Measuring effectiveness: KPIs that matter
#Personalization without measurement is an expensive experiment without conclusions. Three metrics worth tracking from the first production day:
Click-through rate (CTR) of recommendations — what percentage of displayed recommendations lead to a click. The benchmark is CTR before personalization or CTR of a control group (A/B test). A 20-40% CTR increase after implementing embeddings is typical for the first phase.
Revenue uplift per session — the difference in basket value between sessions with active personalization and sessions without (or with a control group). This is a number for management. With a proper A/B test and control group, an 8-15% uplift per session is a realistic goal after 6-8 weeks.
Coverage — the percentage of products in the catalog that appear in recommendations for at least one user within a month. Low coverage (below 30%) signals popularity bias: the model recommends the same bestsellers to everyone, ignoring the long tail of the catalog.
Monitoring a recommendation engine has a similar structure to monitoring an AI agent described in the article on AI agent KPI monitoring — four layers, golden set, and alerts for drift.
Try it live
#Describe your product or service catalog and current customer segmentation method, and the model will indicate which architecture to start with and what data is key (playground: PII masked, zero retention):
FAQ
#Is AI personalization suitable for a small B2B company?
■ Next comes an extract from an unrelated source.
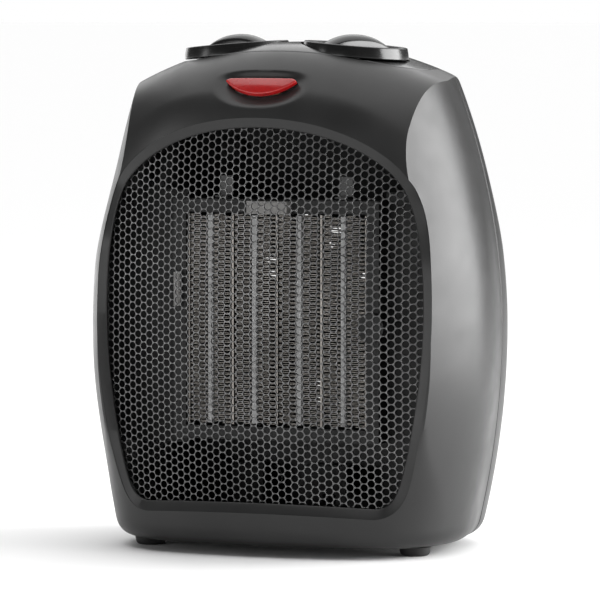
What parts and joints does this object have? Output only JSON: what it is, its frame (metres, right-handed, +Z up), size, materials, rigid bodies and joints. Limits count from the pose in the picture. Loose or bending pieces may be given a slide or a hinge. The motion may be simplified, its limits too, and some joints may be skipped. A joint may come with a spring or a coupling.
{
  "type": "ceramic space heater",
  "caption": "Compact upright ceramic fan heater: barrel-shaped two-shell case, arched front grille, red pilot lens, glossy top panel with two rotary knobs, heating element and fan inside.",
  "frame": {"origin": "on the floor under the middle of the case", "axes": "+Z up, the front grille faces -Y, +X to the right as seen from the front"},
  "size_m": [0.1964, 0.1357, 0.2423],
  "materials": {
    "case_plastic": "satin moulded plastic with a fine grain",
    "gloss_black": "high gloss",
    "dark_plastic": "matte",
    "pale_plastic": "matte",
    "lens_red": "gloss, translucent",
    "lamp_glass": "clear",
    "grille_steel": "satin paint on perforated steel",
    "fin_aluminium": "rolled",
    "bright_steel": "zinc plated",
    "ceramic_white": "fired, matte",
    "foot_rubber": "matte"
  },
  "bodies": {
    "case": {"front_shell": "case_plastic", "rear_shell": "case_plastic", "top_panel": "gloss_black", "front_grille": "grille_steel", "thermostat_body": "dark_plastic", "mode_body": "dark_plastic", "element_frame": "dark_plastic", "air_duct": "dark_plastic", "tip_switch_body": "dark_plastic", "mains_terminal_block": "dark_plastic", "thermal_cutout": "dark_plastic", "element_terminal_live": "bright_steel", "element_terminal_neutral": "bright_steel", "motor_bracket": "bright_steel", "fan_motor": "bright_steel", "tip_switch_spring": "bright_steel", "case_screw_upper_right": "bright_steel", "case_screw_upper_left": "bright_steel", "case_screw_lower_right": "bright_steel", "case_screw_lower_left": "bright_steel", "pilot_lens": "lens_red", "pilot_lamp_holder": "pale_plastic", "element_connector": "pale_plastic", "thermal_fuse": "pale_plastic", "pilot_lamp": "lamp_glass", "fin_stack_1": "fin_aluminium", "fin_stack_2": "fin_aluminium", "fin_stack_3": "fin_aluminium", "fin_stack_4": "fin_aluminium", "fin_stack_5": "fin_aluminium", "fin_stack_6": "fin_aluminium", "fin_stack_7": "fin_aluminium", "fin_stack_8": "fin_aluminium", "divider_strip_1": "fin_aluminium", "divider_strip_2": "fin_aluminium", "divider_strip_3": "fin_aluminium", "end_plate_left": "fin_aluminium", "end_plate_right": "fin_aluminium", "ceramic_bar_1": "ceramic_white", "ceramic_bar_2": "ceramic_white", "ceramic_bar_3": "ceramic_white", "ceramic_bar_4": "ceramic_white", "cord_gland": "foot_rubber", "foot_front_right": "foot_rubber", "foot_front_left": "foot_rubber", "foot_rear_right": "foot_rubber", "foot_rear_left": "foot_rubber"},
    "thermostat_dial": {"thermostat_knob": "gloss_black", "thermostat_shaft": "bright_steel"},
    "mode_dial": {"mode_knob": "gloss_black", "mode_shaft": "bright_steel"},
    "fan_rotor": {"fan_impeller": "dark_plastic", "motor_shaft": "bright_steel"},
    "tip_plunger": {"tip_switch_plunger": "dark_plastic"}
  },
  "joints": [
    {"name": "thermostat_turn", "type": "hinge", "parent": "case", "child": "thermostat_dial", "pos_m": [-0.0299, -0.009, 0.2374], "axis": [-0.0819, 0, 0.9966], "range_deg": [0, 270]},
    {"name": "mode_turn", "type": "hinge", "parent": "case", "child": "mode_dial", "pos_m": [0.0299, -0.009, 0.2374], "axis": [0.0819, 0, 0.9966], "range_deg": [0, 270]},
    {"name": "fan_spin", "type": "hinge", "parent": "case", "child": "fan_rotor", "pos_m": [0, 0.004, 0.1085], "axis": [0, 1, 0], "continuous": true},
    {"name": "tip_switch_travel", "type": "slide", "parent": "case", "child": "tip_plunger", "axis": [0, 0, 1], "range_m": [-0.005, 0], "stiffness_N_per_m": 40, "springref_m": -0.006, "deforming": ["tip_switch_spring"]}
  ]
}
#Yes, but the entry point should be proportional to the scale. For a company with a few hundred customers and a stable catalog, semantic search on embeddings and simple logic like "Customers in your industry also bought..." is often sufficient. Full collaborative filtering with a ranking model makes sense from several thousand customers or hundreds of thousands of transactions. Assess your starting point with the ROI calculator before committing a budget to the AI layer.
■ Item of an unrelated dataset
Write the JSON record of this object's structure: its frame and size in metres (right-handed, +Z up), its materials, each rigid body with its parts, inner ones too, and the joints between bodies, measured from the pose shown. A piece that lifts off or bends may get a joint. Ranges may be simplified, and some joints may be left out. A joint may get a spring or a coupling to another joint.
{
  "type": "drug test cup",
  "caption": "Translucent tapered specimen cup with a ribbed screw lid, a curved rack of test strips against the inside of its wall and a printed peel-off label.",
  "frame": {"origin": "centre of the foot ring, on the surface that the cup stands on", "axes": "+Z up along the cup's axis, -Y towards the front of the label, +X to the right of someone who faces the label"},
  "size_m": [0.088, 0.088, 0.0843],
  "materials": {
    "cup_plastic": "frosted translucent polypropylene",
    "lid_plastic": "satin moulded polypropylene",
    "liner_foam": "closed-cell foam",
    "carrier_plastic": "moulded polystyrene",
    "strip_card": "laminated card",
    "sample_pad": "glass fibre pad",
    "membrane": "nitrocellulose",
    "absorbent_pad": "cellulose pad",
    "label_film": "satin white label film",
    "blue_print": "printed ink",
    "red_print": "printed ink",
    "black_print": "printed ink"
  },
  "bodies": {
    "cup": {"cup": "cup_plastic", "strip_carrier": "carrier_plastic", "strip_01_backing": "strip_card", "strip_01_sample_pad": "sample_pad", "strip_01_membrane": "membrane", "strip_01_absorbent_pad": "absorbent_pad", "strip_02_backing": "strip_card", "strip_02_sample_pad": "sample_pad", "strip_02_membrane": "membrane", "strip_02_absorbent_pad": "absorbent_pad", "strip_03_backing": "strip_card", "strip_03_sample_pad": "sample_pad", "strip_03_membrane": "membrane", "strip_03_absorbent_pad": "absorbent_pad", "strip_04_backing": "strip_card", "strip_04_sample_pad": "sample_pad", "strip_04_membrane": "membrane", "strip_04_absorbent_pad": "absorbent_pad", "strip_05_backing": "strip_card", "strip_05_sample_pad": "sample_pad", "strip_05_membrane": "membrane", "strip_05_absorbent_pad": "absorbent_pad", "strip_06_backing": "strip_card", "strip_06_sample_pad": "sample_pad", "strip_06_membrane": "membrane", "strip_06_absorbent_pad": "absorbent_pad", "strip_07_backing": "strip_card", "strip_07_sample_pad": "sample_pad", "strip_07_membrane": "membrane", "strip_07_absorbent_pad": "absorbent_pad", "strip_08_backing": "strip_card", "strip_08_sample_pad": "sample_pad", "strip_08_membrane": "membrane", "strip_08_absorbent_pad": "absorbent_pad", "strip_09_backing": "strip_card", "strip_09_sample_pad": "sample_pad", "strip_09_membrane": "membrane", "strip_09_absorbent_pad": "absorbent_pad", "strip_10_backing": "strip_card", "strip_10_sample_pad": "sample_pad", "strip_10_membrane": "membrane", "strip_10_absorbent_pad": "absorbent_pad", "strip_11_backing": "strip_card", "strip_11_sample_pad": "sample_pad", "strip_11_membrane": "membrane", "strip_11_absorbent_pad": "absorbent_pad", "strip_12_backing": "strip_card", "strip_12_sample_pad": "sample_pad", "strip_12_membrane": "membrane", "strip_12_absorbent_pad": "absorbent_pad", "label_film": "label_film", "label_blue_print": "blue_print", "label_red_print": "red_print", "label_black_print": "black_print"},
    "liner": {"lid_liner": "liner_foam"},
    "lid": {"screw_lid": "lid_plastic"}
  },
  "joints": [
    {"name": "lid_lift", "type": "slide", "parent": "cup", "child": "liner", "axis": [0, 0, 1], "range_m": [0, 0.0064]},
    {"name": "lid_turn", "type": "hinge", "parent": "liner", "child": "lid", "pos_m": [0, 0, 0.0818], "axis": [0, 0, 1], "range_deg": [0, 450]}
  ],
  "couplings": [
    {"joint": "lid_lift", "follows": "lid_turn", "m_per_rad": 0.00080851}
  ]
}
How long does it take to implement a recommendation engine?
#It depends on the quality of the initial data and the chosen architecture. A pilot based on embeddings and semantic search on an existing catalog: usually 3-5 weeks from data audit to the first production version. A full system with collaborative filtering, A/B testing, and guardrails: 8-14 weeks. Timelines most often shift due to source data quality (missing product descriptions, inconsistent categories), not because of the models. A step-by-step action plan is described in the article AI implementation plan.
What customer data do I need for personalization?
#The most valuable are transaction history (what was purchased, when, in what combination) and behavioral data with consent (clicks, time on page, searches). You can start with just order history and product features, without any behavioral data. Collaborative filtering on transactional data yields surprisingly good results with a relatively sparse input dataset. Before sending anything to the model, plan PII masking according to anonymization guidelines.
How to avoid promoting bestsellers at the expense of the rest of the catalog?
#Popularity bias is the most common problem in early implementations. Three fixes: (1) cap the frequency of bestsellers in recommendations per session (e.g., max 1 from the top-10 popularity in a set of 5 recommendations); (2) diversity penalty in the ranking function promoting products from different categories; (3) exploration quota reserving one spot in the set for a product the customer has never viewed but is semantically similar. Coverage as a monthly metric will automatically reveal whether these mechanisms work.
Can an AI agent replace a classic recommendation engine?
#Partially. An LLM agent with access to the catalog via RAG handles explaining recommendations and configuring products in real time during a conversation well. It struggles with processing hundreds of thousands of behavioral signals needed for collaborative filtering. The optimal architecture combines both: a classic ranking model generates candidates, and the LLM agent selects from them and formulates a customer-readable justification. The article AI agent vs chatbot describes the boundary of both approaches' capabilities.